You’ve been had, Idaho. Bamboozled. Fooled. Hoodwinked. And your kids, my kids and our grandkids are going to pay the price for this massive deception. But there’s still a faint glimmer of hope if Idaho lawmakers take decisive action during the 2021 legislative session.

I’m talking about Medicaid expansion, the government program that gives free health care to able-bodied adults who don’t make very much money. You remember the expansion fight, right? It was one for the ages because one side of the debate tugged on your heartstrings in hopes that you wouldn’t see their awful math and sly distortions.

Remember back to former Republican Gov. Butch Otter exhorting Idahoans to do the right thing in the 2018 election, when expansion graced the ballot. Otter, never a fiscal conservative, told us expansion was an Idaho solution. He hailed it as fiscally conservative. He told us the expansion of state-run health care would bring money back to the economy. Otter was wrong on all three counts. Medicaid expansion was a big government plan hatched in the smoke-filled back rooms in D.C., and the plan always required deficit spending.

Opponents of the plan continually beat the drum against the price tag. They sounded the alarm about coming overages, which would only burden the state budget and add to the national debt. Few listened.
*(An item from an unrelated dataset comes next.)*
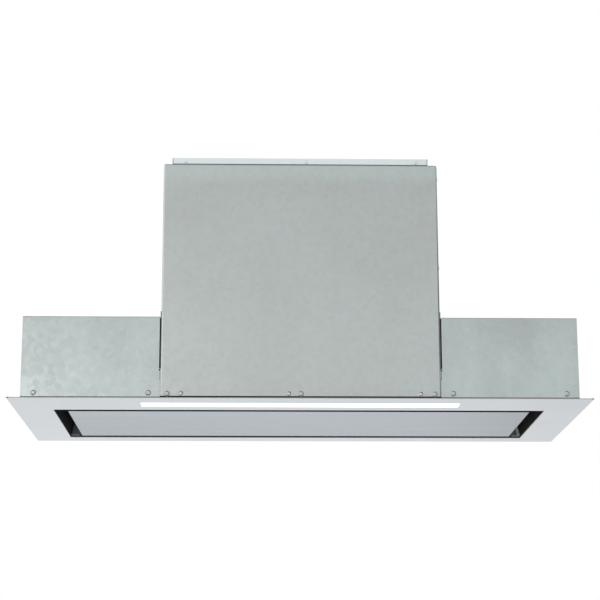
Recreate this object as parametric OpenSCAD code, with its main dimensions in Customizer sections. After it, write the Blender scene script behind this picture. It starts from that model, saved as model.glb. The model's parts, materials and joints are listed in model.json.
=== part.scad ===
// Built-in range hood with a perimeter suction panel.
// X runs across the hood, Y from its front to its back, Z up.
// The origin is the centre of the bottom frame's underside, and all sizes are millimetres.

/* [Bottom frame] */
// Width of the bottom frame
frame_w = 860; // [820:1:900]
// Depth of the bottom frame
frame_d = 380; // [374:1:400]
// Thickness of the frame's sheet
frame_t = 1.2; // [1:0.1:1.5]
// Distance from the frame's side edge to the suction opening
open_side = 58; // [56:1:66]
// Distance from the frame's front edge to the suction opening
open_front = 94.5; // [93:0.5:100]
// Distance from the frame's rear edge to the suction opening
open_rear = 34.5; // [34:0.5:38]
// Height of the upstand that the body is screwed to
upstand_h = 18; // [17:0.5:22]
// Height of the black foam seal under the body sheets
seal_h = 4.8; // [4:0.1:5]

/* [Body] */
// Overhang of the frame beyond the body at each side
side_overhang = 17.5; // [15:0.5:20]
// Overhang of the frame beyond the body at the front
front_overhang = 20; // [18:0.5:22]
// Overhang of the frame beyond the body at the rear
rear_overhang = 20; // [18:0.5:21]
// Thickness of the galvanised sheet
sheet = 1; // [0.8:0.1:1.1]
// Height of the wings' top above the frame's underside
wing_top = 127.2; // [120:0.5:140]
// Height of the foam-side edge of the cover above the frame's underside
cover_bottom = 7.3; // [6.5:0.1:8]
// Height of the cover's top above the frame's underside
cover_top = 366; // [362:1:400]
// Width of the centre box over its front cover
cover_w = 415; // [400:1:440]
// Depth of the cover's folded side edges
cover_return = 25; // [20:1:30]
// Depth of the cover's folded top edge
cover_top_return = 14; // [10:1:18]
// Outer radius of the cover's folds
fold_r = 2.5; // [2:0.1:3]
// Radius of the cover's two upper corners
corner_r = 4; // [3.5:0.1:6]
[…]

Why? In part, because the industry wanted the payday, so they invested a small fortune — more than $1 million — to fuel a carpet-bombing ad campaign in Idaho. For weeks, pro-government health care ads filled the airwaves, and expensive mailers occupied mailboxes. Opponents couldn’t come close to matching the efforts.

But opponents were 100% right. Medicaid expansion has a huge price tag, bigger than even the most cynical opponents expected. Recent research published by the Idaho Freedom Foundation shows that for fiscal years 2021 and 2022, Medicaid expansion costs will come in more than $800 million higher than Milliman, the state’s cost forecasting firm, expected. Some people claimed Milliman was the gold standard in prognostication. It turns out, $800 million is a lot of gold.
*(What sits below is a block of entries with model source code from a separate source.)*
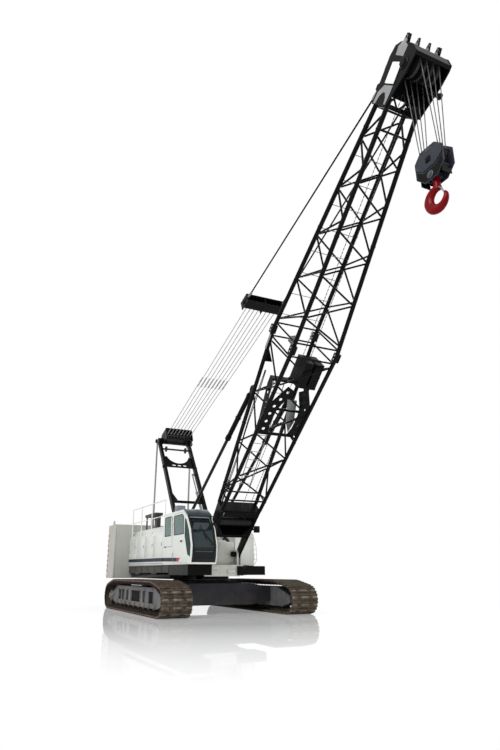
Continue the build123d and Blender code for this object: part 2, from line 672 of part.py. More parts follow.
corners = ((-1, -1), (1, -1), (1, 1), (-1, 1))
foot_arm_top = 1950.0
chord_lean = atan2(splice_half_depth, splice_height)
tip_run = (splice_half_width - lattice_top_half_width, splice_half_depth - lattice_top_half_depth)
tip_lean = atan2(hypot(*tip_run), lattice_top - splice_height)
splice_box, splice_up, splice_down = 75.0, 110.0, 130.0
butt_low = foot_arm_top + chord_radius * sin(chord_lean) + clearance
tip_low = splice_height + splice_up + chord_radius * sin(tip_lean) + clearance
butt_chords = []
tip_chords = []
for corner in corners:
    x, y, z = chord_at(*corner, splice_height)
    chord = tube_between(chord_at(*corner, butt_low), chord_at(*corner, splice_height - 60), chord_radius)
    sides = ((x - splice_box, x + splice_box), (y - splice_box, y + splice_box))
    butt_chords.append(chord + block(*sides, (z - splice_down, z + splice_up)))
    tip_chords.append(tube_between(chord_at(*corner, tip_low), chord_at(*corner, lattice_top), chord_radius))

# Backstop ears on the rear butt chords: a saddle, two ear plates and the pin
backstop_pin_z = splice_height - backstop_pin_drop
backstop_pin_y = chord_at(1, 1, backstop_pin_z)[1] + backstop_pin_out
saddle_face = chord_radius / cos(chord_lean) + clearance
saddle_thick = 22.0


def behind_chord(drop, out):
    """The point (y, z) on a line out mm behind the saddle's face, drop mm below the backstop pin."""
    z = backstop_pin_z - drop
    return (chord_at(1, 1, z)[1] + saddle_face + out, z)


saddle = [behind_chord(170, 0), behind_chord(170, saddle_thick)]
saddle += [behind_chord(-170, saddle_thick), behind_chord(-170, 0)]
ear = [behind_chord(160, saddle_thick + clearance), (backstop_pin_y + 70, backstop_pin_z - 60)]
ear += [(backstop_pin_y + 70, backstop_pin_z + 60), behind_chord(-160, saddle_thick + clearance)]
ears = [side_plate(saddle, backstop_x - 52, backstop_x + 52)]
for x in (backstop_x - 41, backstop_x + 41):
    plate = side_plate(ear, x - 9, x + 9)
    ears.append(plate - cross_shaft(backstop_pin_y, backstop_pin_z, 35, x - 20, x + 20))
ears.append(cross_shaft(backstop_pin_y, backstop_pin_z, 34.95, backstop_x - 60, backstop_x + 60))
backstop_ears = mirrored(ears)


def trimmed_bar(a, b, chord_a, chord_b, radius):
    """A lacing bar from chord point a to chord point b, stopped just clear of both chords."""
    a, b = Vector(*a), Vector(*b)
    along = (b - a).normalized()
    ends = []
    for chord in (chord_a, chord_b):
        slope = abs(along.dot(chord))
        ends.append((chord_radius + 0.5 + radius * slope) / sqrt(1 - slope**2))
    return bar_between(tuple(a + along * ends[0]), tuple(b - along * ends[1]), radius)


def lacing(low, high, bays, front_high):
    """Zigzag bars on four faces between two heights, a strut at each end; the front face stops lower."""
    bars = []
    for number, (one, two) in enumerate(zip(corners, corners[1:] + corners[:1])):
        top = high if number else front_high
        spans = [Vector(*chord_at(*c, top)) - Vector(*chord_at(*c, low)) for c in (one, two)]
        directions = [span.normalized() for span in spans]
        for z in (low, top):
            bars.append(trimmed_bar(chord_at(*one, z), chord_at(*two, z), *directions, lacing_radius))
        step = (top - low - 240) / bays
        for bay in range(bays):
            start, stop = (one, two) if (bay + number) % 2 else (two, one)
            z0, z1 = low + 120 + bay * step, low + 120 + (bay + 1) * step
            order = directions if start is one else directions[::-1]
            bars.append(trimmed_bar(chord_at(*start, z0), chord_at(*stop, z1), *order, lacing_radius))
    return bars


butt_lacing = lacing(foot_arm_top + 400, splice_height - 200, 6, splice_height - 200)
tip_lacing = lacing(splice_height + 190, lattice_top - 200, 9, lattice_top - 670)

# Boom foot: eyes on the pins, and the plated box between the chords
foot_plates = []
for side in (-1, 1):
    x = side * foot_half_width
    half = foot_eye_width / 2
    top = chord_at(side, 1, foot_arm_top)[1] + chord_radius
    cheek = side_plate([(-110, 0), (-top, foot_arm_top), (top, foot_arm_top), (110, 0)], x - half, x + half)
    eye = cheek + cross_shaft(0, 0, foot_eye_radius, x - half, x + half)
    foot_plates.append(eye - cross_shaft(0, 0, foot_pin_radius + 0.05, x - half - 1, x + half + 1))
box_half = foot_half_width - foot_eye_width / 2 - clearance
box_low, box_high, box_front, box_rear = 900.0, foot_arm_top, -215.0, 215.0
between_ends = (box_low + 60 + clearance, box_high - 60 - clearance)
foot_box = [
    block((-box_half, box_half), (box_front, box_rear), (box_low, box_low + 60)),
    block((-box_half, box_half), (box_front, box_rear), (box_high - 60, box_high)),
    block((-box_half + 30 + clearance, box_half - 30 - clearance), (box_rear - 35, box_rear), between_ends),
]
foot_box[2] -= block((-420, 150), (150, 300), (1350, 1650))
foot_box += mirrored([block((box_half - 30, box_half), (box_front, box_rear), between_ends)])
foot_drum_y, foot_drum_z, foot_drum_radius = -40.0, 1400.0, 130.0
foot_drum_half = box_half - 30 - running_gap
foot_drum = cross_shaft(foot_drum_y, foot_drum_z, foot_drum_radius, -foot_drum_half, foot_drum_half)
foot_drum += cross_shaft(foot_drum_y, foot_drum_z, 45, -box_half, box_half)
for number in (-1, -2):
    foot_box[number] -= cross_shaft(foot_drum_y, foot_drum_z, 45.05, -box_half - 1, box_half + 1)

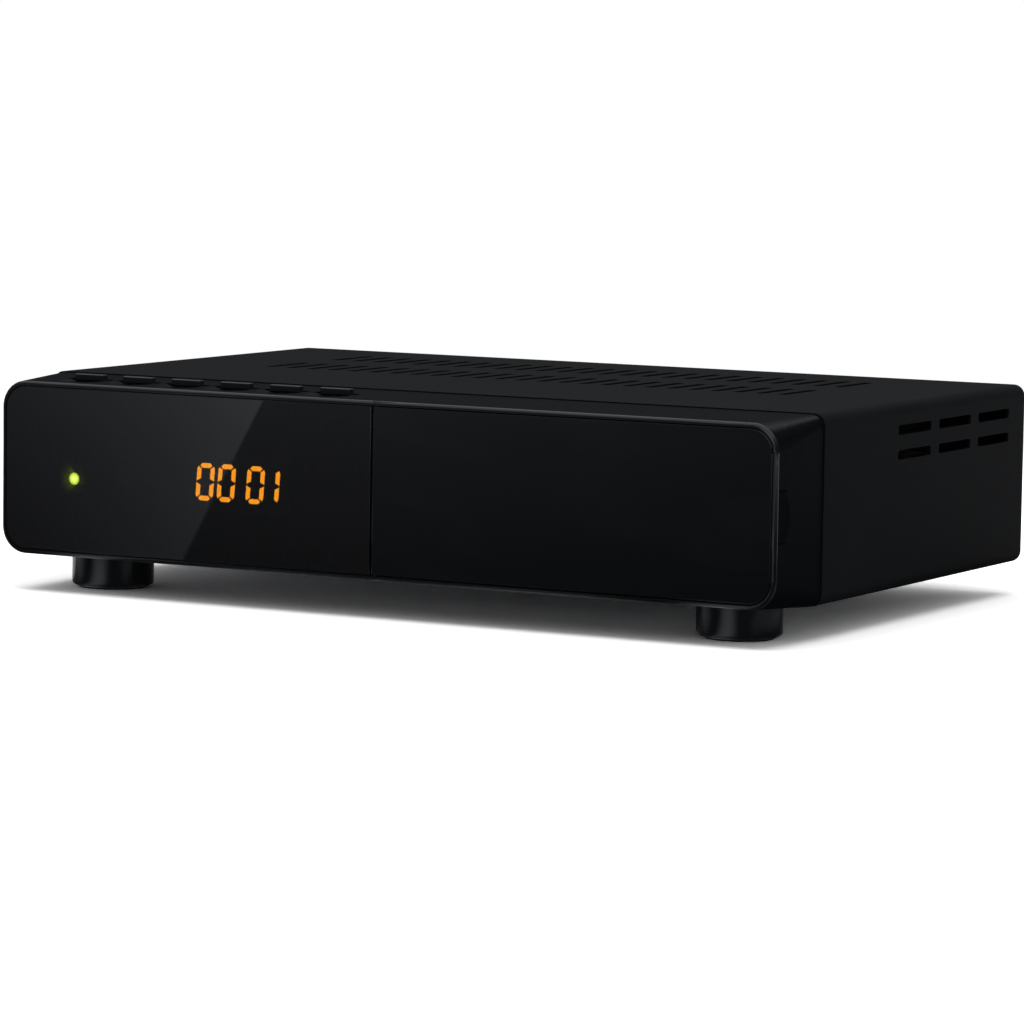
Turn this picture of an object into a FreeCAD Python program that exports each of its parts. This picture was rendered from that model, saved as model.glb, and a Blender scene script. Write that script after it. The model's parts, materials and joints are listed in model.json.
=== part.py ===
import FreeCAD, Part
import math
import os
from FreeCAD import Vector

# Satellite television receiver: a sheet-steel tray and cover, a moulded front bezel with a
# display window, a hinged flap and six top keys, two circuit boards, rear sockets and four feet.
# Millimetres. While modelling, Y = 0 is the front face and Z = 0 is the floor; X is centred.
# The finished pieces are moved back so that the origin is under the middle of the whole part.

# ---- Case --------------------------------------------------------------------------------
case_width = 220.0          # across the steel cover
case_height = 46.2          # of the steel cover, without the feet
case_depth = 146.5          # front face to the cover's rear edge
foot_height = 8.4           # floor to the underside of the cover
sheet = 0.8                 # steel of the cover and the tray
cover_bend = 3.0            # outer bend radius of the cover
cover_flange = 9.0          # turned in under the tray on each side
cover_lip = 7.5             # turned down behind the rear wall
cover_gap = 0.3             # open line between bezel and cover
tray_side_gap = 0.4         # tray to the inside of the cover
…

Let’s say that again for emphasis: Medicaid expansion, in its earliest stages, is already expected to cost almost $1 billion more than originally projected. And we’re just beginning. And no, very little of the extra spending is related to the COVID-19 crisis. Instead, according to IFF Legislative Affairs Director Fred Birnbaum, higher per-patient costs drive this massive surge in health care spending.

Legislators should thank their lucky stars that the federal government pays 90% of expansion costs with the state picking up the rest. Otherwise, the state budget would be in shambles. We’re so fortunate in Idaho. We need to squeeze only another $80 million from Idaho taxpayers.

Still, lawmakers need to do something to stop this fiscal train wreck. Otherwise, Idaho will shovel more onto the national debt, a sum that will eventually be extracted from future generations.

Sadly, expansion repeal is likely dead on arrival in the Statehouse, mostly due to the impotent state Senate. At a minimum, legislators should limit the expansion appropriation, which would save gobs of cash and prove Idaho won’t go along with burdening our kids and grandkids with debt.

Now that’s an Idaho solution I can get behind.